A. If you were to deal directly with a bank or other type of financial institution, that institution may have a set requirement for a particular credit score or credit profile that you may be required to have. However, with most commercial loans that are brokered, the credit is not one of the first considerations in qualifying you for a commercial loan. The first consideration is the property type. The second is the income of the property. The third is your financial net worth and personal cash flow. And finally, your credit. Your credit score isn’t as important as your credit history. Having tax liens, derogatory public records, and recent late payments report on your credit is a huge detriment in your approval process. However, mortgage-lates on any property you own are equally as serious and may be the reason why you will be turned down for a commercial loan.

Q. Will I be required to buy Environmental Insurance?
A. Environmental Insurance is, unfortunately, a requirement for most commercial loans.

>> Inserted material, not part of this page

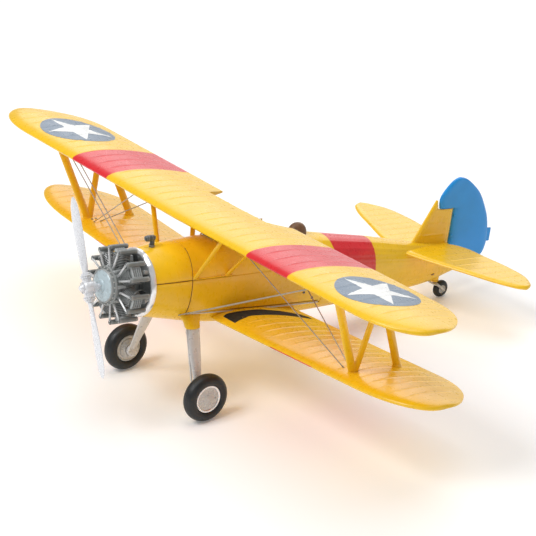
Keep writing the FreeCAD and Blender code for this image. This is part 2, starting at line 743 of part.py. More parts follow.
def write_tail(outer, plane):
    """Tailplane, fin, rudder, tab and hinge pin."""
    write("horizontal_tail", plane)
    write("fin", fin(outer, plane))
    blade = rudder()
    write("rudder", blade)
    write("rudder_tab", rudder_tab(blade))
    write("rudder_hinge_pin", hinge_pin())


# ---------------------------------------------------------------- landing gear

def leg_section(point, chord, thickness):
    """Streamlined horizontal section of a leg."""
    ellipse = Part.Ellipse(point, chord / 2.0, thickness / 2.0)
    wire = Part.Wire([ellipse.toShape()])
    wire.rotate(point, V(0, 0, 1), 90)
    return wire


def leg_x(z):
    """Sideways place of the slanting leg at a height."""
    return 9.6 + 7.9 * (z + 11.0) / (WHEEL_Z + 11.0)


def gear_leg():
    """Port leg, tapering down to a boss with the stub axle."""
    rows = ((-12.2, 4.3, 2.3, 32.2), (-19.0, 4.05, 2.0, 31.85), (-25.0, 3.0, 1.7, WHEEL_Y), (-29.6, 2.4, 1.6, WHEEL_Y))
    sections = [leg_section(V(leg_x(z), y, z), chord, thickness) for z, chord, thickness, y in rows]
    leg = Part.makeLoft(sections, True, False)
    boss = rod(V(16.4, WHEEL_Y, WHEEL_Z), V(18.0, WHEEL_Y, WHEEL_Z), 1.75)
    axle = rod(V(17.0, WHEEL_Y, WHEEL_Z), V(21.2, WHEEL_Y, WHEEL_Z), AXLE_RADIUS)
    return joined([leg, boss, axle])


def gear_fairing(outer, lower):
    """Port collar between the belly and the leg."""
    sections = [leg_section(V(7.9, 32.2, -9.25), 7.4, 3.0),
                leg_section(V(8.8, 32.1, -10.3), 5.8, 3.0),
                leg_section(V(leg_x(-12.2), 32.0, -12.2), 5.2, 2.9)]
    return Part.makeLoft(sections, True, True).cut(outer).cut(lower)


def brake_rod(leg, fairing, outer):
    """Thin rod ahead of the port leg."""
    tube = rod(V(9.55, 29.85, -11.2), V(16.75, 30.0, -30.0), 0.28)
    return tube.cut(leg).cut(fairing).cut(outer)


def tyre():
    """Port main tyre, round in section."""
    ellipse = Part.Ellipse(V(WHEEL_X, 5.45, 0), TYRE_WIDTH / 2.0, TYRE_RADIUS - 5.45)
    ring = Part.Face(Part.Wire([ellipse.toShape()])).revolve(V(0, 0, 0), V(1, 0, 0), 360)
    ring = ring.cut(rod(V(WHEEL_X - 5, 0, 0), V(WHEEL_X + 5, 0, 0), HUB_RADIUS))
    ring.translate(V(0, WHEEL_Y, WHEEL_Z))
    return ring


def wheel_hub():
    """Port hub: dished disc with a rim, closed outside and bored from inside."""
    profile = [
        (0.0, 22.3), (1.2, 22.3), (3.5, 22.1), (3.8, 22.4), (HUB_RADIUS, 22.4), (HUB_RADIUS, 19.0),
        (1.6, 19.0), (1.6, 18.6), (AXLE_BORE_RADIUS, 18.6), (AXLE_BORE_RADIUS, 21.4), (0.0, 21.4),
    ]
    points = [V(x, radius, 0) for radius, x in profile]
    face = Part.Face(Part.makePolygon(points + [points[0]]))
    hub = face.revolve(V(0, 0, 0), V(1, 0, 0), 360)
    hub.translate(V(0, WHEEL_Y, WHEEL_Z))
    return hub


def write_main_gear(outer, lower):
    """Both main legs and wheels."""
    leg = gear_leg()
    fairing = gear_fairing(outer, lower)
    pieces = (("gear_leg", leg), ("gear_fairing", fairing), ("wheel_hub", wheel_hub()), ("tyre", tyre()))
    for node, shape in pieces:
        write(node + "_left", shape)
        write(node + "_right", mirrored(shape))
    rod_port = brake_rod(leg, fairing, outer)
    write("brake_rods", Part.makeCompound([rod_port, mirrored(rod_port)]))


def swivel_housing():
    """Round housing under the tail that the tail wheel turns in, before boring."""
    return rod(V(0, SWIVEL_Y, -11.6), V(0, SWIVEL_Y, -7.4), 1.5)


def tailwheel_fork():
    """Swivel pin, crown and two arms with the axle."""
    pieces = [rod(V(0, SWIVEL_Y, -12.6), V(0, SWIVEL_Y, -8.4), SWIVEL_RADIUS)]
    pieces.append(box(-2.1, 2.1, SWIVEL_Y - 0.9, SWIVEL_Y + 0.8, -12.7, -11.9))
    for x in (-1.75, 1.75):
        pieces.append(rod(V(x, SWIVEL_Y, -12.3), V(x, TAILWHEEL_Y, TAILWHEEL_Z), 0.4))
    pieces.append(rod(V(-2.1, TAILWHEEL_Y, TAILWHEEL_Z), V(2.1, TAILWHEEL_Y, TAILWHEEL_Z), 0.4))
    return joined(pieces)


def write_tail_wheel():
    """Housing, fork, hub and tyre of the tail wheel."""
    housing = swivel_housing().cut(rod(V(0, SWIVEL_Y, -12), V(0, SWIVEL_Y, -8.2), SWIVEL_BORE_RADIUS))
    write("tailwheel_housing", housing)
    write("tailwheel_fork", tailwheel_fork())
    side = TAILWHEEL_WIDTH / 2.0
    centre = V(0, TAILWHEEL_Y, TAILWHEEL_Z)
    hub = rod(centre - V(side, 0, 0), centre + V(side, 0, 0), TAILWHEEL_HUB_RADIUS)
    hub = hub.cut(rod(centre - V(side, 0, 0), centre + V(side, 0, 0), 0.45))
    write("tailwheel_hub", hub)
    band = Part.Ellipse(V(0, 1.75, 0), TAILWHEEL_RADIUS - 1.75, TAILWHEEL_WIDTH / 2.0)
    section = Part.Wire([band.toShape()])
    section.rotate(V(0, 1.75, 0), V(0, 0, 1), 90)
    ring = Part.Face(section).revolve(V(0, 0, 0), V(1, 0, 0), 360)
    ring = ring.cut(rod(V(-5, 0, 0), V(5, 0, 0), TAILWHEEL_HUB_RADIUS))
    ring.translate(centre)
    write("tailwheel_tyre", ring)


os.makedirs("parts", exist_ok=True)
outer = fuselage_body(0.0)
inside = fuselage_body(SKIN)
plane = tailplane()
write_fuselage(outer, inside, plane)
write_cockpits(outer, inside)
write_engine()
write_propeller()
lower = lower_wing(outer)
write_wings(outer, lower)
write_tail(outer, plane)
write_main_gear(outer, lower)
write_tail_wheel()
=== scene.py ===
import json
import math

import bmesh
import bpy
from mathutils import Matrix, Vector
from mathutils.bvhtree import BVHTree


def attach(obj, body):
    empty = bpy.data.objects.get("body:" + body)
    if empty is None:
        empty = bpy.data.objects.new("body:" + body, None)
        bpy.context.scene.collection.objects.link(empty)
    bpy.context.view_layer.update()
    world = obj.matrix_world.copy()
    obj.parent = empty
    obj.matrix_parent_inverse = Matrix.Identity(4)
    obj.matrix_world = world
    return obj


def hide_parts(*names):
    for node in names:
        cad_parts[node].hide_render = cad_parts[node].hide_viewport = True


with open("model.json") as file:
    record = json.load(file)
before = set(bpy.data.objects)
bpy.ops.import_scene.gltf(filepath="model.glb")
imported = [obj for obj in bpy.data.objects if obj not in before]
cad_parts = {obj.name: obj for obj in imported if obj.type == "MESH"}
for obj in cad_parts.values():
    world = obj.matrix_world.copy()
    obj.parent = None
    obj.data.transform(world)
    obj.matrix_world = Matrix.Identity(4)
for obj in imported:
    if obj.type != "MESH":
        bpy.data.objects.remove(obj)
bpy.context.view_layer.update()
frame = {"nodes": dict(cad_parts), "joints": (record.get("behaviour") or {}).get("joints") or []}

# Pieces are drawn in the flight frame of the aircraft, in millimetres: x to port, y aft, z up, with the
# origin at the propeller hub. LEVEL turns that into the row frame, where the model stands on its wheels.
JOINTS = {joint["name"]: joint for joint in frame["joints"]}
HUB = Vector(JOINTS["propeller_spin"]["pos_m"])
THRUST = Vector(JOINTS["propeller_spin"]["axis"])
NOSE_UP = math.asin(THRUST.z)
STAND = Matrix.Translation(HUB) @ Matrix.Rotation(-NOSE_UP, 4, "X")
LEVEL = STAND @ Matrix.Scale(0.001, 4)
UNLEVEL = LEVEL.inverted()


# ---------------------------------------------------------------- camera, floor and light

CAMERA_AZIMUTH = math.radians(49.73)
CAMERA_ELEVATION = math.radians(18.57)
CAMERA_ROLL = math.radians(8.46)
CAMERA_DISTANCE = 729.9
CAMERA_TARGET = Vector((-1.27, 66.79, -1.01))
SENSOR_MM = 36.0
LENS_MM = 161.6
LIGHT_TARGET = Vector((0, 0, 0.03))
WORLD_STRENGTH = 0.32
FLOOR_REACH = 3.0
FLOOR_SHADE = 0.93
FLOOR_GLOW = 0.12


def make_camera():
    """Long lens, from ahead and to port, looking slightly down."""
    back = Vector((
        math.sin(CAMERA_AZIMUTH) * math.cos(CAMERA_ELEVATION),
        -math.cos(CAMERA_AZIMUTH) * math.cos(CAMERA_ELEVATION),
        math.sin(CAMERA_ELEVATION),
    ))
    right = Vector((0, 0, 1)).cross(back).normalized()
    up = back.cross(right)
    roll = Matrix.Rotation(CAMERA_ROLL, 4, back)
    right = roll @ right
    up = roll @ up
    turn = Matrix((right, up, back)).transposed().to_4x4()
    place = Matrix.Translation((CAMERA_TARGET + back * CAMERA_DISTANCE) * 0.001)
    data = bpy.data.cameras.new("camera")
    data.lens = LENS_MM
    data.sensor_width = SENSOR_MM
    data.clip_start = 0.01
    camera = bpy.data.objects.new("camera", data)
    bpy.context.scene.collection.objects.link(camera)
    camera.matrix_world = STAND @ place @ turn
    bpy.context.scene.camera = camera


def area_light(name, place, size, watts):
    """A square softbox aimed at the middle of the model."""
    data = bpy.data.lights.new(name, "AREA")
    data.shape = "SQUARE"
    data.size = size
    data.energy = watts
    lamp = bpy.data.objects.new(name, data)
    bpy.context.scene.collection.objects.link(lamp)
    lamp.location = place
    lamp.rotation_euler = (LIGHT_TARGET - Vector(place)).to_track_quat("-Z", "Y").to_euler()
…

However, the insurance cost should be minimal if your property is not known for environmental hazards. For example, an office complex would have a much lower premium for environmental insurance than a gas station.

Q. What does “Non-Recourse” mean?
A. In simple terms, a Non-Recourse loan is one in which, if the loan is defaulted on, the lender can only go after the property used as collateral, as opposed to a Recourse loan in which the lender can go after the company or business entity for repayment of that loan, or a Full or Personal Recourse loan in which the lender can go after the owners of the business entity and guarantors. Loans on properties other than multi-family properties typically require Full Recourse, meaning the guarantors and owners of the business will have to ensure timely payment of the loan.